• **Dataset excerpt**:
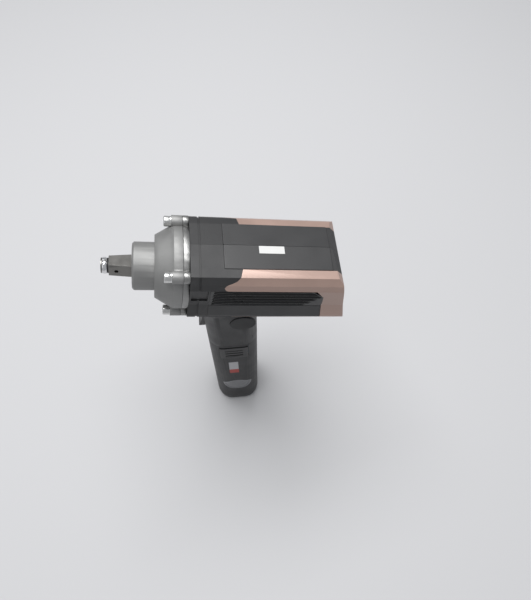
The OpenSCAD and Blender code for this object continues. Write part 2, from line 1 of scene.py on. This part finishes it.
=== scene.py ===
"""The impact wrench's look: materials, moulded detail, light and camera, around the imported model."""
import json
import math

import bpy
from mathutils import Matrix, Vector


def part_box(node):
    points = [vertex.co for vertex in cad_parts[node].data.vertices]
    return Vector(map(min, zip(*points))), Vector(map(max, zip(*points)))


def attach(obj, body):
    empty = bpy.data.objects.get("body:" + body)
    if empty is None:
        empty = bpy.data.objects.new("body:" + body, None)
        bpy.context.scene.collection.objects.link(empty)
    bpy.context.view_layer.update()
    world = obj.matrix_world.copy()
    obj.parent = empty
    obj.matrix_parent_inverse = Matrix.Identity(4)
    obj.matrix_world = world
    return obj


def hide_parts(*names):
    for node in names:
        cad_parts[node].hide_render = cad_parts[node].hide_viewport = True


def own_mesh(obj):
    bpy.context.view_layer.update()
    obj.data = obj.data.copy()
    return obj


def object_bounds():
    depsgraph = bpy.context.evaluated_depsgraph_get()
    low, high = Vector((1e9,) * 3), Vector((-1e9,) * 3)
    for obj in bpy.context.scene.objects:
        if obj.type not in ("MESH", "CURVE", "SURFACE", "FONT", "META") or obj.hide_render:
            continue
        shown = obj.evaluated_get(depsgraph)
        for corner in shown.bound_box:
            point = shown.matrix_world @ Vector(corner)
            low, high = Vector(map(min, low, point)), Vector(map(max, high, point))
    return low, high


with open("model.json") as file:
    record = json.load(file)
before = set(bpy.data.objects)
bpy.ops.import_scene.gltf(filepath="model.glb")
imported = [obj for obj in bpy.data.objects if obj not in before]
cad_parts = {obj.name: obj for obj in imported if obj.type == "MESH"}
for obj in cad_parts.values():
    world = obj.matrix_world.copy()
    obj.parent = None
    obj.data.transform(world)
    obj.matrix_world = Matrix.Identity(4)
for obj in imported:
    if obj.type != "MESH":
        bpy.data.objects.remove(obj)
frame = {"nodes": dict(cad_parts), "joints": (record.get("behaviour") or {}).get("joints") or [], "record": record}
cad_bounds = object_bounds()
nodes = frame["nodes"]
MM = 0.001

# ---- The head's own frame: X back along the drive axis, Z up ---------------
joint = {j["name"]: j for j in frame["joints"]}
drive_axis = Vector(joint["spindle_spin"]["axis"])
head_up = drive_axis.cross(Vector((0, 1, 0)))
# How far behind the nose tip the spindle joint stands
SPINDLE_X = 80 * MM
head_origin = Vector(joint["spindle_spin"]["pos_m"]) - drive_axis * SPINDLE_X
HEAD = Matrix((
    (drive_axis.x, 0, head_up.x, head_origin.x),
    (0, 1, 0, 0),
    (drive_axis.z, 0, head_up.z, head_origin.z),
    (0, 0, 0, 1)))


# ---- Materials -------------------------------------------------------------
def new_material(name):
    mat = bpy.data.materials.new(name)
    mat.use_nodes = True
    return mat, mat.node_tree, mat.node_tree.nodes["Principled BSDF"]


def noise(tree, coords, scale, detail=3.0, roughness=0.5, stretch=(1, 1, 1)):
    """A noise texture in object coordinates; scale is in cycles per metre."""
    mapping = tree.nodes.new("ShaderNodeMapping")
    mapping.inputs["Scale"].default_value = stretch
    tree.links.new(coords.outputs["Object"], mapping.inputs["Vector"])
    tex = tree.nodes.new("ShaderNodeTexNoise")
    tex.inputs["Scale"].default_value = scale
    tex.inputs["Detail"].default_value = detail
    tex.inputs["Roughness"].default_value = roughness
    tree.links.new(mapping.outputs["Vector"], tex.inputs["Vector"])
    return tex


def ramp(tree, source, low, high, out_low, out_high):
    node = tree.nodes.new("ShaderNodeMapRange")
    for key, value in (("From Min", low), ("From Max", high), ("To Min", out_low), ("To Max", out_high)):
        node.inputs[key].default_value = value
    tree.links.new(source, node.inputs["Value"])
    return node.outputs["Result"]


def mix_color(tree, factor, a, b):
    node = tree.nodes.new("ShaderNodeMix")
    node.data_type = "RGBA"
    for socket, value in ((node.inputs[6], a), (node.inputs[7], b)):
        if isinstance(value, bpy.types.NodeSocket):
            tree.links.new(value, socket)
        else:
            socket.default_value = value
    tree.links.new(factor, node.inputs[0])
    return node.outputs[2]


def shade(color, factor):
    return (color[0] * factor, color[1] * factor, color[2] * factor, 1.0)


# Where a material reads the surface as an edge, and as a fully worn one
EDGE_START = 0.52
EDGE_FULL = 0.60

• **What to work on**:
Please reproduce exactly the lines above, beginning with the first and ending with the line that contains "obj.parent = None", and include nothing outside that range.

• **Completed task**:
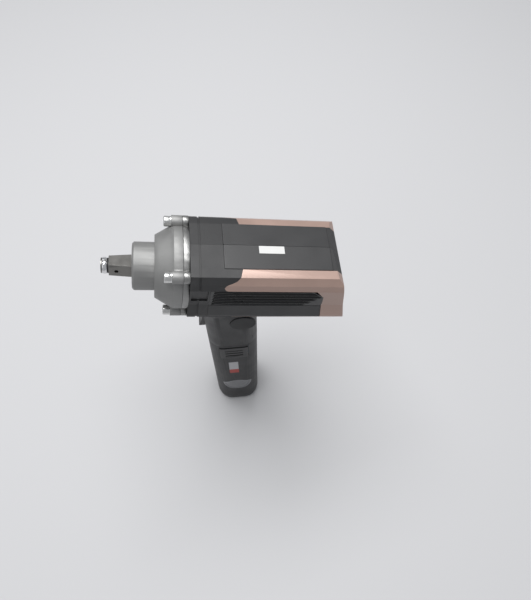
The OpenSCAD and Blender code for this object continues. Write part 2, from line 1 of scene.py on. This part finishes it.
=== scene.py ===
"""The impact wrench's look: materials, moulded detail, light and camera, around the imported model."""
import json
import math

import bpy
from mathutils import Matrix, Vector


def part_box(node):
    points = [vertex.co for vertex in cad_parts[node].data.vertices]
    return Vector(map(min, zip(*points))), Vector(map(max, zip(*points)))


def attach(obj, body):
    empty = bpy.data.objects.get("body:" + body)
    if empty is None:
        empty = bpy.data.objects.new("body:" + body, None)
        bpy.context.scene.collection.objects.link(empty)
    bpy.context.view_layer.update()
    world = obj.matrix_world.copy()
    obj.parent = empty
    obj.matrix_parent_inverse = Matrix.Identity(4)
    obj.matrix_world = world
    return obj


def hide_parts(*names):
    for node in names:
        cad_parts[node].hide_render = cad_parts[node].hide_viewport = True


def own_mesh(obj):
    bpy.context.view_layer.update()
    obj.data = obj.data.copy()
    return obj


def object_bounds():
    depsgraph = bpy.context.evaluated_depsgraph_get()
    low, high = Vector((1e9,) * 3), Vector((-1e9,) * 3)
    for obj in bpy.context.scene.objects:
        if obj.type not in ("MESH", "CURVE", "SURFACE", "FONT", "META") or obj.hide_render:
            continue
        shown = obj.evaluated_get(depsgraph)
        for corner in shown.bound_box:
            point = shown.matrix_world @ Vector(corner)
            low, high = Vector(map(min, low, point)), Vector(map(max, high, point))
    return low, high


with open("model.json") as file:
    record = json.load(file)
before = set(bpy.data.objects)
bpy.ops.import_scene.gltf(filepath="model.glb")
imported = [obj for obj in bpy.data.objects if obj not in before]
cad_parts = {obj.name: obj for obj in imported if obj.type == "MESH"}
for obj in cad_parts.values():
    world = obj.matrix_world.copy()
    obj.parent = None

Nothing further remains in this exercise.